Another day, another three-point bloodbath.

Do you remember the first time you got to 69? The last? How could you not? The rhapsody of riding the knife’s edge between give and take, treble and bass, suborn and submit. On Saturday afternoon, the New York Knicks and the Dallas Mavericks were tied at 68 early in the third quarter. Then the balance shifted, the Mavs took the lead, took it some more and dropped a 69-point second half boo-sparking spanking on our little rascals to win 121-100.

In the first half Julius Randle was making things happen, scoring 21 points on efficient shooting.

The Knicks got off to an early double-digit lead, if early double-digit leads do anything for you (no judgment; The Strickland is a safe space). Jalen Brunson faced his former franchise for the first time since they capped a year of botching his free agency by losing the one player they had who could give their best player a breather (also, don’t quote me on this, but I’m pretty sure that same franchise is the only one ever to win a title and then not win a playoff round for a decade). In this game the Knicks were the haunted ex, as Tim Hardaway Jr. drilled eight 3-pointers and finished with 28 points. Over the last nine minutes of the third, Dallas outscored New York 34-7.

How did we go from two teams both being on the verge of the nicest of numbers to a blowout in favor of the team that had trailed all night, all in less than a quarter? In basketball, as in life and in sex, sometimes it’s less about how you start than how you finish – or where. ¡Mira! the bucketry between the teams over those nincompoopish nine minutes:

DAL 3 (Tim Hardaway Jr.)

DAL 3 (Luka Dončić)

DAL 3 (THJ)

NYK 3 (RJ Barrett)

DAL 3 (THJ)

DAL 2 (Luka)

DAL 2 (Luka)

DAL 3 (THJ)

DAL 3 (Josh Green)

DAL 2 (Luka)

DAL 2 (THJ)

NYK 2 (Immanuel Quickley free throws)

DAL 3 (Luka)

NYK 2 (Quentin Grimes)

DAL 3 (Luka)

DAL 2 (Luka)

NYK 2 (IQ) 

The Josh Green trey put the Mavs up a baker’s dozen, which even if your kink is bakers is a lot of extra weight to bear, especially compared to a menage a deux.

As the sky fell, the paying schmos and corporate hos huffed and they puffed, booing the home team. Forget what they tell you about democracy – passion dies in darkness. Democracy died in broad daylight and has had its corpse paraded around for so long even GG Allin finds it distasteful. If your lover keeps letting you down and you don’t leave, you may be a masochist  (which is totally, totally cool; again, safe space here), but it may also mean there’s still embers in the fire. The Garden faithful, like your 34+35, just wanna be a part of something that feels good. The Knicks seventh loss in their last eight home games is like sharing a bed with someone who seven of eight nights rolls over and cuts you with their ginsu big toenail.

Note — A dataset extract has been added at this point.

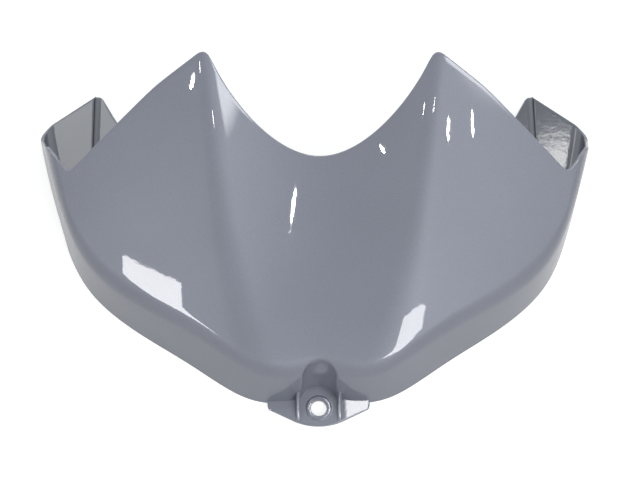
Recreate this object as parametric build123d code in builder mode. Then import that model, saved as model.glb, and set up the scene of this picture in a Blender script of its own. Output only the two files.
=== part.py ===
# Front cover of a motorcycle fuel tank: one moulded shell with two ridges, a rear notch,
# turned-under wings and a bolt pocket at its nose.
# Millimetres. X is across the bike, -Y is the nose, +Z is up along the bolt.
# The origin is the centre of the bolt hole, in the flat plane that the rim stands on.
import os
from math import cos, radians, sqrt, tan

from build123d import *

os.makedirs("parts", exist_ok=True)

# Moulding
wall = 2.8

# Skirt in plan at its rim: half width, distance from the bolt, and draft of the wall there
nose_y = 7.5
nose_draft = 16
rim = [
    (38, 5.5, 17),
    (83, 29, 15),
    (128.5, 58.5, 12),
    (156.5, 83, 9),
    (174, 111, 6),
    (190, 155, 5),
    (201, 200, 5),
    (208, 250, 5),
]
skirt_top = 170
skirt_bottom = -80

# Top surface, one row for each station along the bike:
# distance from the bolt, ridge half width, ridge height, valley height, panel height at panel_end
panel_end = 235
stations = [
    (-40, 30, 12, 10.5, -60),
    (30, 47.5, 50, 47, -20),
    (90, 62, 80, 71, 13),
    (150, 70, 112.5, 98.5, 46),
    (250, 79.5, 163, 139.5, 96),
]
panel_bulge = 6
panel_rise = 1.12
ridge_round = 9
shoulder_round = 13

# Underside: flat below the wings, then dropping away towards the nose
wing_round = 12
belly_front = 126
belly_slope = 50
belly_round = 30

# Rear edge seen from above: notch, peaks, a line down to each shoulder, and out to each wing
notch_y = 149
notch_floor = 30
notch_flank = (62, 180)
peak = (75, 207)
peak_round = 6
kink = (109, 188.5)
kink_round = 40
shoulder = (171.5, 148.5)
shoulder_corner_round = 5
mouth = (185.5, 163)
mouth_round = 6

# Rear edge of each wing: half width and height of its corners, and their distance from the bolt
panel_floor = 45
mouth_z = 71
wall_foot = (199.3, 7)
wall_foot_y = 200
tuck_corner = (198, 2)
tuck_corner_y = 208.5
wing_edge_round = 20
tuck_edge_x = 161
tuck_tip_y = 236

# Joggled flange along the inner edge of each tuck
joggle_run = 2.6
joggle_rise = wall
flange_tip_x = 157
flange_tip_y = 233.5
flange_bend_x = 148.5
flange_bend_y = 218
flange_edge_x = 144
flange_end_y = 211

# Bolt tab and pocket
hole_diameter = 11
seat_diameter = 17
seat_height = 0.8
pocket_radius = 12.9
pocket_back_y = 15.5
pocket_lean = 10
pocket_draft = 1
pocket_height = 70
cheek_height = 13
cheek_nose = 0.8
tab_front_y = -12.5
tab_corner_y = -9.5
ear_root = 36
ear_tip = (34.5, -0.5)
ear_round = 1.5

far = 400
wing_plane = Plane(origin=(0, 0, 0), x_dir=(0, 1, 0), z_dir=(1, 0, -1))


def across(x, z):
    """Distance of a point of the right wing from the middle, seen square to its rounded corner."""
    return (x + z) / sqrt(2)


def inward(index):
    """Unit vector in plan that points from a rim point into the cover."""
    before = rim[max(index - 1, 0)]
    after = rim[min(index + 1, len(rim) - 1)]
    along = Vector(after[0] - before[0], after[1] - before[1]).normalized()
    return Vector(-along.Y, along.X)


def skirt_outline(height, inset):
    """Points of the skirt at a height, moved in by its draft and by the inset."""
    nose = nose_y + inset / cos(radians(nose_draft)) + height * tan(radians(nose_draft))
    half = []
    for index, (x, y, draft) in enumerate(rim):
        step = inset / cos(radians(draft)) + height * tan(radians(draft))
        moved = Vector(x, y) + inward(index) * step
        half.append((moved.X, moved.Y))
    return [(-x, y) for x, y in reversed(half)] + [(0, nose)] + half


def under_top(inset):
    """Solid below the panels, ridges and valley."""
    with BuildPart() as block:
        for y, ridge_x, ridge_z, valley_z, end_z in stations:
            middle_x = (ridge_x + panel_end) / 2
            middle_z = (ridge_z + end_z) / 2 + panel_bulge
            with BuildSketch(Plane.XZ.offset(-y)):
                with BuildLine():
                    ThreePointArc((-ridge_x, ridge_z), (0, valley_z), (ridge_x, ridge_z))
                    ThreePointArc((ridge_x, ridge_z), (middle_x, middle_z), (panel_end, end_z))
                    Polyline((panel_end, end_z), (panel_end, -far), (-panel_end, -far), (-panel_end, end_z))
                    ThreePointArc((-panel_end, end_z), (-middle_x, middle_z), (-ridge_x, ridge_z))
                make_face()
                offset(amount=-inset * panel_rise, mode=Mode.REPLACE)
        loft()
        ridges = edges().filter_by(lambda edge: edge.length > far / 2 and (edge @ 0.5).Z > 0)
        fillet(ridges.sort_by(lambda edge: abs((edge @ 0.5).X))[0:2], ridge_round - inset)
    return block.part


def body(inset):
    """Outer form of the cover at inset 0, or the space inside it at an inset of one wall."""
    top = under_top(inset)
    with BuildPart() as block:
        for height in (skirt_bottom, skirt_top):
            with BuildSketch(Plane.XY.offset(height)):
                with BuildLine():
                    outline = Spline(*skirt_outline(height, inset))
                    Line(outline @ 0, outline @ 1)
                make_face()
        loft(ruled=True)
        with BuildSketch(Plane.YZ):
            with BuildLine():
                drop = (belly_front + far) * tan(radians(belly_slope))
                Polyline((far, inset), (belly_front, inset), (-far, inset - drop), (-far, far), (far, far), close=True)
            make_face()
            fillet(vertices().sort_by_distance((belly_front, inset))[0], belly_round)
        extrude(amount=far, both=True, mode=Mode.INTERSECT)
        underside = faces().filter_by(lambda face: face.normal_at().Z < -0.5)
        lower = underside.edges().filter_by(lambda edge: (edge @ 0.5).Y < rim[-1][1] - 1)
        fillet(lower.filter_by(lambda edge: edge.bounding_box().size.Y > 1), wing_round - inset)
        add(top, mode=Mode.INTERSECT)
        walls = faces().filter_by(GeomType.BSPLINE).sort_by(SortBy.AREA)[-1]
        crease = walls.edges().filter_by(lambda edge: (edge @ 0.5).Z > 2 * wing_round)
        fillet(crease.filter_by(lambda edge: (edge @ 0.5).Y < rim[-1][1] - 1), shoulder_round - inset)
    return block.part


def pocket(radius, floor):
    """Leaning, slightly conical slot that opens to the nose, rising from a floor."""
    with BuildPart() as block:
        for level in (floor, pocket_height):
            width = radius + level * tan(radians(pocket_draft))
            centre_y = pocket_back_y - pocket_radius + level * tan(radians(pocket_lean))
            with BuildSketch(Plane.XY.offset(level)):
                with Locations((0, centre_y)):
                    Circle(width)
                with Locations((0, (centre_y - far) / 2)):
                    Rectangle(2 * width, centre_y + far)
        loft(ruled=True)
    return block.part


outer = body(0)
inner = body(wall)
scoop = pocket(pocket_radius, wall)

# Wall of the pocket: under the outer form behind the skirt, with two falling cheeks in front of it
with BuildPart() as pocket_wall:
    add(outer)
    with BuildSketch(Plane.YZ):
        with BuildLine():
            Polyline(
                (tab_corner_y, 0),
                (tab_corner_y, wall + cheek_nose),
                (nose_y, cheek_height),
                (pocket_back_y, cheek_height),
                (pocket_back_y, 0),
                close=True,
            )
        make_face()
    extrude(amount=pocket_radius + wall, both=True)
    add(pocket(pocket_radius + wall, 0), mode=Mode.INTERSECT)

# Cut for the rear edge. Seen from above it follows the notch, the peaks and the panels. On the
# wings it is one profile, drawn square to their rounded corner, from the mouth to the flange.
with BuildPart() as rear_cut:
    with BuildSketch(wing_plane):
        with BuildLine():
            mouth_top = across(mouth[0], mouth_z)
            Polyline(
                (mouth[1] - mouth_z, far),
                (mouth[1] - mouth_z, mouth_top - mouth_z),
                (mouth[1], mouth_top),
                (wall_foot_y, across(*wall_foot)),
                (tuck_corner_y, across(*tuck_corner)),
                (tuck_tip_y, across(tuck_edge_x, 0)),
                (flange_tip_y, across(flange_tip_x, joggle_rise)),
                (flange_bend_y, across(flange_bend_x, joggle_rise)),
                (flange_end_y, across(flange_edge_x, joggle_rise)),
                (belly_front, across(flange_edge_x, joggle_rise)),
                (belly_front, -far),
                (far, -far),
                (far, far),
                close=True,
            )
        make_face()
        for y in (wall_foot_y, tuck_corner_y):
            fillet(vertices().filter_by(lambda point: abs(point.Y - y) < 0.1), wing_edge_round)
    extrude(amount=far, both=True)
    split(bisect_by=Plane.YZ.offset(peak[0]), keep=Keep.TOP)
    mirror(about=Plane.YZ)
    with Locations((0, far, 0)):
        Box(2 * kink[0], 2 * far, 2 * far)
    for half_width, floor in ((shoulder[0] + shoulder_corner_round, panel_floor), (mouth[0], mouth_z)):
        with Locations((0, far, floor)):
            Box(2 * half_width, 2 * far, far, align=(Align.CENTER, Align.CENTER, Align.MIN))
    with BuildSketch():
        with BuildLine():
            Bezier(peak, notch_flank, (notch_floor, notch_y), (0, notch_y))
            Polyline((0, notch_y), (0, far), (far, far), (far, mouth[1]), mouth, shoulder, kink, peak)
        make_face()
        fillet(vertices().sort_by_distance(peak)[0], peak_round)
        fillet(vertices().sort_by_distance(kink)[0], kink_round)
        fillet(vertices().sort_by_distance(shoulder)[0], shoulder_corner_round)
        fillet(vertices().sort_by_distance(mouth)[0], mouth_round)
        mirror(about=Plane.YZ)
    extrude(amount=far, mode=Mode.INTERSECT)

with BuildPart() as tank_cover:
    add(outer)
    add(inner, mode=Mode.SUBTRACT)

    # Rim plane, and the opening between the tucks
    with BuildSketch():
        Rectangle(2 * far, 2 * far)
    extrude(amount=-far, mode=Mode.SUBTRACT)
    with BuildSketch():
        with Locations((0, belly_front)):
            Rectangle(2 * tuck_edge_x, far, align=(Align.CENTER, Align.MIN))
            Rectangle(2 * tuck_edge_x, 2 * wall, align=(Align.CENTER, Align.MAX))
    extrude(amount=wall, mode=Mode.SUBTRACT)

    # Joggle and flange along each tuck, one wall higher than it
    with BuildSketch(Plane.XZ.offset(-tuck_tip_y)):
        with BuildLine():
            Polyline(
                (tuck_edge_x, 0),
                (tuck_edge_x - joggle_run, joggle_rise),
                (flange_edge_x, joggle_rise),
                (flange_edge_x, joggle_rise + wall),
                (tuck_edge_x - joggle_run, joggle_rise + wall),
                (tuck_edge_x, wall),
                close=True,
            )
        make_face()
        mirror(about=Plane.YZ)
    extrude(amount=tuck_tip_y - belly_front)
    add(rear_cut, mode=Mode.SUBTRACT)

    # Tab and ears: a flat plate in the rim plane, in front of the skirt
    with BuildSketch():
        with BuildLine():
            ThreePointArc(
                (-pocket_radius - wall, tab_corner_y), (0, tab_front_y), (pocket_radius + wall, tab_corner_y)
            )
            Polyline(
                (pocket_radius + wall, tab_corner_y),
                ear_tip,
                (ear_root, nose_y + wall),
                (-ear_root, nose_y + wall),
                (-ear_tip[0], ear_tip[1]),
                (-pocket_radius - wall, tab_corner_y),
            )
        make_face()
        tips = vertices().filter_by(lambda point: abs(abs(point.X) - ear_tip[0]) < 1 and abs(point.Y - ear_tip[1]) < 1)
        fillet(tips, ear_round)
    extrude(amount=wall)

    # Pocket: back and cheeks one wall thick, kept inside the skirt behind and low in front of it
    add(pocket_wall)
    add(scoop, mode=Mode.SUBTRACT)

    # Raised seat round the bolt hole
    with BuildSketch(Plane.XY.offset(wall)):
        Circle(seat_diameter / 2)
    extrude(amount=seat_height)
    Hole(hole_diameter / 2)

tank_cover.part.label = "tank_cover"
export_step(tank_cover.part, "parts/tank_cover.step")
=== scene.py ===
# %% [markdown]
# This scene dresses the front cover of a motorcycle tank: one thin moulded shell in gloss grey paint.
# The CAD solid is loaded first and stays where it is; the pieces made here take over its looks.
# Everything keeps the part's own frame: the bolt hole's centre is the origin, X runs across,
# -Y points to the nose and Z is up. Blender counts in metres, the sizes below in millimetres.

# %% Load the frame
import math
import bpy
import bmesh
import numpy as np
from mathutils import Matrix, Quaternion, Vector


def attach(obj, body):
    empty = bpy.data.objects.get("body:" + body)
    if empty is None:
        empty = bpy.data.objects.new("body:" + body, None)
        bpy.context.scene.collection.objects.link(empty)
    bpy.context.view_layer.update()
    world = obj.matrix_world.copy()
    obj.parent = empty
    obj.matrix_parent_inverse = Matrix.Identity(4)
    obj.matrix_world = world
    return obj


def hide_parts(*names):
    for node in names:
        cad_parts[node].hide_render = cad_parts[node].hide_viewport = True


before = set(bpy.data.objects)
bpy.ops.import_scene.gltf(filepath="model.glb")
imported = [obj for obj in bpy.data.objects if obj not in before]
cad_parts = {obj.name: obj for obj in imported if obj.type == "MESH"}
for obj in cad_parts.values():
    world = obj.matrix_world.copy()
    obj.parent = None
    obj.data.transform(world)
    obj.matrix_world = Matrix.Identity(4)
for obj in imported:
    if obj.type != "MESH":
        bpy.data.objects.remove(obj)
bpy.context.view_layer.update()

# %% [markdown]
# The shell on the real cover is injection-moulded ABS, about 2.8 mm thick, with two crisp ridges,
# a valley between them and a skirt that turns under at the wings. It could be box-modelled and
# subdivided, but then the ridges, the corners and the rim would only come near their places.
# Here a grid from bmesh is laid on curves through a few measured sizes, and thickened afterwards.

# %% Sizes of the shell
wall = 2.8
nose_y, nose_draft = 7.5, 16
rim = [(38, 5.5, 17), (83, 29, 15), (128.5, 58.5, 12), (156.5, 83, 9),
       (174, 111, 6), (189.7, 155, 5), (200.6, 200, 5), (207.6, 250, 5)]
skirt_bottom, skirt_top = -80, 170
panel_end, panel_bulge, ridge_blend = 235, 6, 5.5
stations = [(-40, 30, 12, 10.5, -60), (30, 47.5, 50, 47, -20), (90, 62, 80, 72.2, 13),
            (150, 70, 112.5, 98.5, 46), (250, 79.5, 163, 139.5, 96)]
mm = 0.001
print("wall", wall, "mm, rim sizes", len(rim), "cross-sections", len(stations))


# %% Smooth curve through a few sizes
def spline(knots, values):
    """Natural cubic curve through values at knots, as a function."""
    knots, values = np.array(knots, float), np.array(values, float)
    gap = np.diff(knots)
    system, load = np.eye(len(knots)), np.zeros_like(values)
    for k in range(1, len(gap)):
        system[k, k - 1:k + 2] = gap[k - 1], 2 * (gap[k - 1] + gap[k]), gap[k]
        load[k] = 6 * ((values[k + 1] - values[k]) / gap[k] - (values[k] - values[k - 1]) / gap[k - 1])
    bend = np.linalg.solve(system, load)

    def at(t):
        k = min(max(int(np.searchsorted(knots, t)) - 1, 0), len(gap) - 1)
        a, b = (knots[k + 1] - t) / gap[k], (t - knots[k]) / gap[k]
        straight = a * values[k] + b * values[k + 1]
        return straight + ((a**3 - a) * bend[k] + (b**3 - b) * bend[k + 1]) * gap[k]**2 / 6

    return at


station_at = spline([row[0] for row in stations], [row[1:] for row in stations])
print("ridge x, ridge z, valley z, panel z at y 110:", station_at(110).round(1))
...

They best get that taken care of STAT if meaningful games in April remains James Dolan’s lukewarm Wilponian dream. With this loss the Knicks fell to 11th in the East, a game back of Washington and Miami for the last play-in spot. The home schedule doesn’t let up any over the next month: Cleveland, Atlanta, Sacramento, Golden State, Toronto, Chicago, Philadelphia, Phoenix, San Antonio and Milwaukee makes eight games out of 10 New York will be a home underdog. Poor dog.

We’ve seen the Knicks made adjustments to their style of play this season, upping their pace and efficiency while trying lineup combinations you couldn’t have tortured Thibodeau into playing in the past. It’s time to freshen things up on the defensive end. The Knicks were outscored by 42 beyond the arc in this one. Once they learn not to give it up that easily, but to find balance, they’ll feel the way a 69 does, the way I feel with this recap being 696 words. Nice.